DATASET EXCERPT:
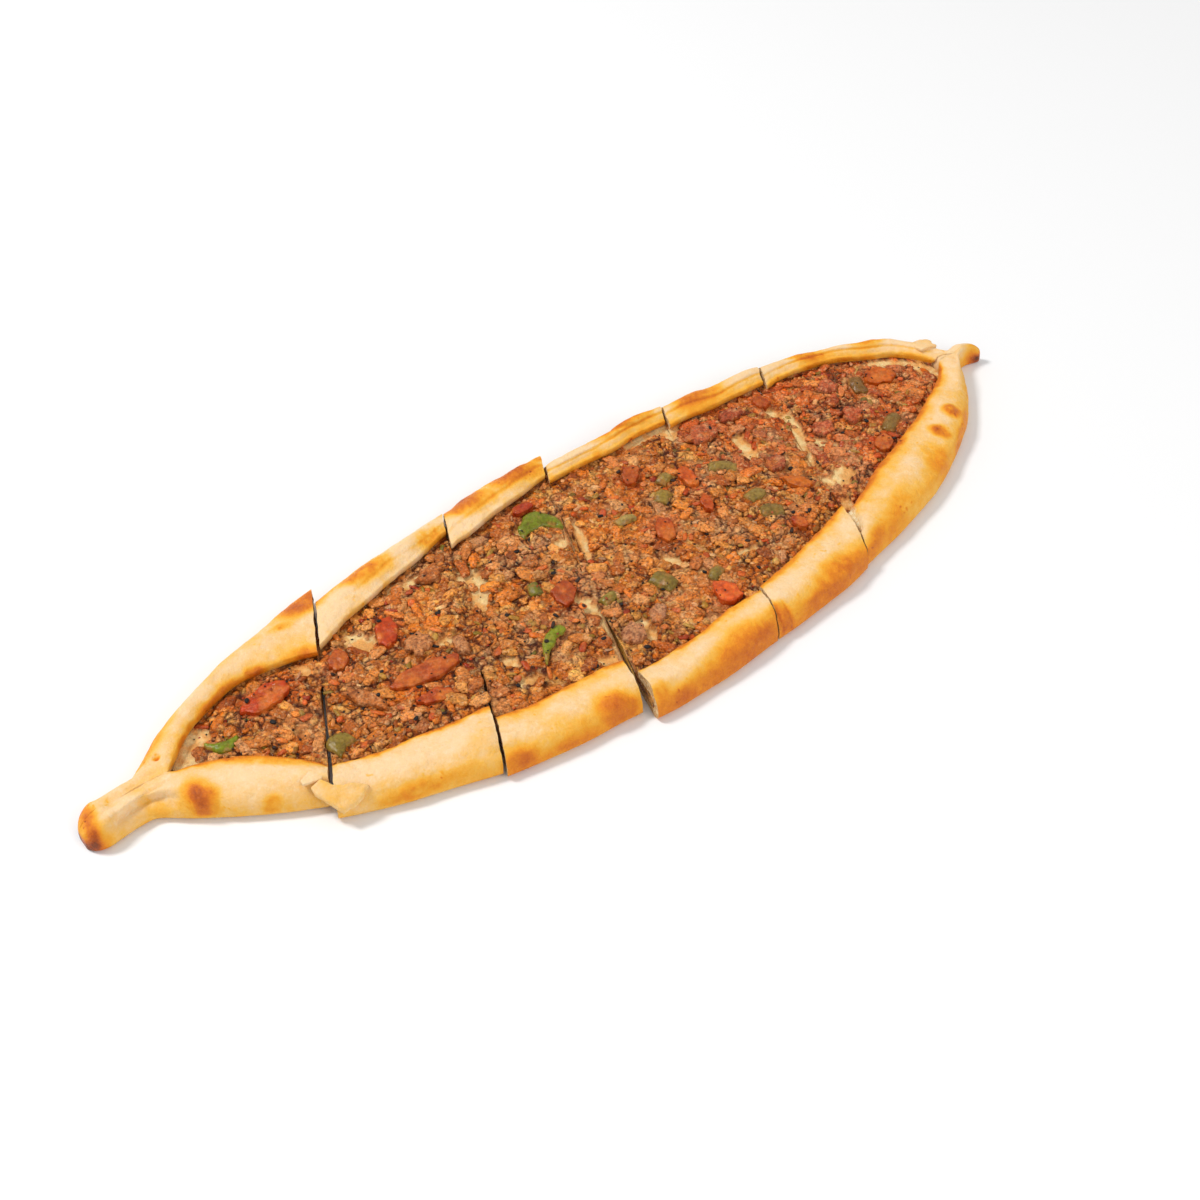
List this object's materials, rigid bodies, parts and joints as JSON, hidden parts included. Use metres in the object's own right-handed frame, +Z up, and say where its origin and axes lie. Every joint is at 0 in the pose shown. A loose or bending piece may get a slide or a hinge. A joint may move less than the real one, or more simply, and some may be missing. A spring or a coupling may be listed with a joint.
{
  "type": "turkish pide",
  "caption": "Long boat-shaped flat bread with folded rims and pinched tips, filled with chopped meat, tomato and green pepper, cut across into slices that lie together.",
  "frame": {"origin": "centre of the footprint, on the surface that the food lies on", "axes": "+X along the boat from the broad pinched tip to the small knob, +Y across it to the back rim, +Z up"},
  "size_m": [0.4946, 0.1601, 0.0141],
  "materials": {
    "crust": "baked bread crust, cream with golden brown patches, satin",
    "filling": "chopped meat filling, oily",
    "pepper": "cooked green pepper, glossy",
    "tomato": "cooked tomato, glossy",
    "meat": "cooked meat, oily"
  },
  "bodies": {
    "root": {"crust_1": "crust", "crust_2": "crust", "crust_3": "crust", "crust_4": "crust", "crust_5": "crust", "crust_6": "crust", "filling_1": "filling", "filling_2": "filling", "filling_3": "filling", "filling_4": "filling", "filling_5": "filling", "filling_6": "filling", "pepper_1": "pepper", "pepper_2": "pepper", "pepper_3": "pepper", "pepper_4": "pepper", "pepper_5": "pepper", "pepper_6": "pepper", "pepper_7": "pepper", "pepper_8": "pepper", "pepper_9": "pepper", "pepper_10": "pepper", "pepper_11": "pepper", "pepper_12": "pepper", "pepper_13": "pepper", "pepper_14": "pepper", "pepper_15": "pepper", "pepper_16": "pepper", "tomato_1": "tomato", "tomato_2": "tomato", "tomato_3": "tomato", "tomato_4": "tomato", "tomato_5": "tomato", "tomato_6": "tomato", "tomato_7": "tomato", "tomato_8": "tomato", "tomato_9": "tomato", "tomato_10": "tomato", "tomato_11": "tomato", "tomato_12": "tomato", "tomato_13": "tomato", "tomato_14": "tomato", "tomato_15": "tomato", "tomato_16": "tomato", "tomato_17": "tomato", "meat_1": "meat", "meat_2": "meat", "meat_3": "meat", "meat_4": "meat", "meat_5": "meat", "meat_6": "meat", "meat_7": "meat", "meat_8": "meat", "meat_9": "meat", "meat_10": "meat", "meat_11": "meat", "meat_12": "meat"}
  },
  "joints": []
}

YOUR TASK:
All of the lines above must be returned exactly.

FULL OUTPUT:
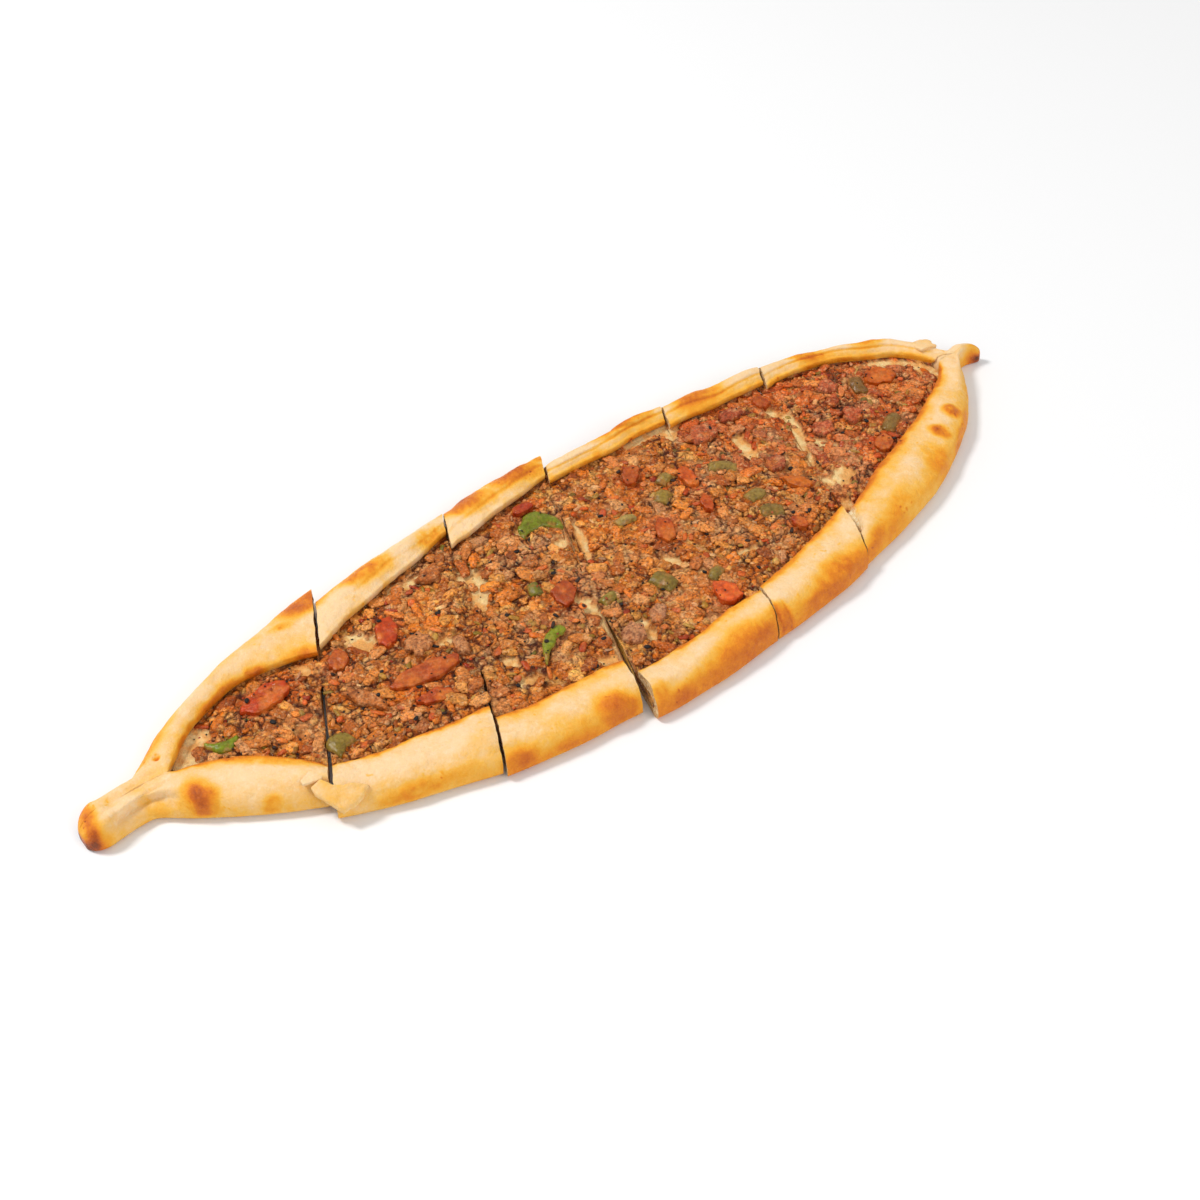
List this object's materials, rigid bodies, parts and joints as JSON, hidden parts included. Use metres in the object's own right-handed frame, +Z up, and say where its origin and axes lie. Every joint is at 0 in the pose shown. A loose or bending piece may get a slide or a hinge. A joint may move less than the real one, or more simply, and some may be missing. A spring or a coupling may be listed with a joint.
{
  "type": "turkish pide",
  "caption": "Long boat-shaped flat bread with folded rims and pinched tips, filled with chopped meat, tomato and green pepper, cut across into slices that lie together.",
  "frame": {"origin": "centre of the footprint, on the surface that the food lies on", "axes": "+X along the boat from the broad pinched tip to the small knob, +Y across it to the back rim, +Z up"},
  "size_m": [0.4946, 0.1601, 0.0141],
  "materials": {
    "crust": "baked bread crust, cream with golden brown patches, satin",
    "filling": "chopped meat filling, oily",
    "pepper": "cooked green pepper, glossy",
    "tomato": "cooked tomato, glossy",
    "meat": "cooked meat, oily"
  },
  "bodies": {
    "root": {"crust_1": "crust", "crust_2": "crust", "crust_3": "crust", "crust_4": "crust", "crust_5": "crust", "crust_6": "crust", "filling_1": "filling", "filling_2": "filling", "filling_3": "filling", "filling_4": "filling", "filling_5": "filling", "filling_6": "filling", "pepper_1": "pepper", "pepper_2": "pepper", "pepper_3": "pepper", "pepper_4": "pepper", "pepper_5": "pepper", "pepper_6": "pepper", "pepper_7": "pepper", "pepper_8": "pepper", "pepper_9": "pepper", "pepper_10": "pepper", "pepper_11": "pepper", "pepper_12": "pepper", "pepper_13": "pepper", "pepper_14": "pepper", "pepper_15": "pepper", "pepper_16": "pepper", "tomato_1": "tomato", "tomato_2": "tomato", "tomato_3": "tomato", "tomato_4": "tomato", "tomato_5": "tomato", "tomato_6": "tomato", "tomato_7": "tomato", "tomato_8": "tomato", "tomato_9": "tomato", "tomato_10": "tomato", "tomato_11": "tomato", "tomato_12": "tomato", "tomato_13": "tomato", "tomato_14": "tomato", "tomato_15": "tomato", "tomato_16": "tomato", "tomato_17": "tomato", "meat_1": "meat", "meat_2": "meat", "meat_3": "meat", "meat_4": "meat", "meat_5": "meat", "meat_6": "meat", "meat_7": "meat", "meat_8": "meat", "meat_9": "meat", "meat_10": "meat", "meat_11": "meat", "meat_12": "meat"}
  },
  "joints": []
}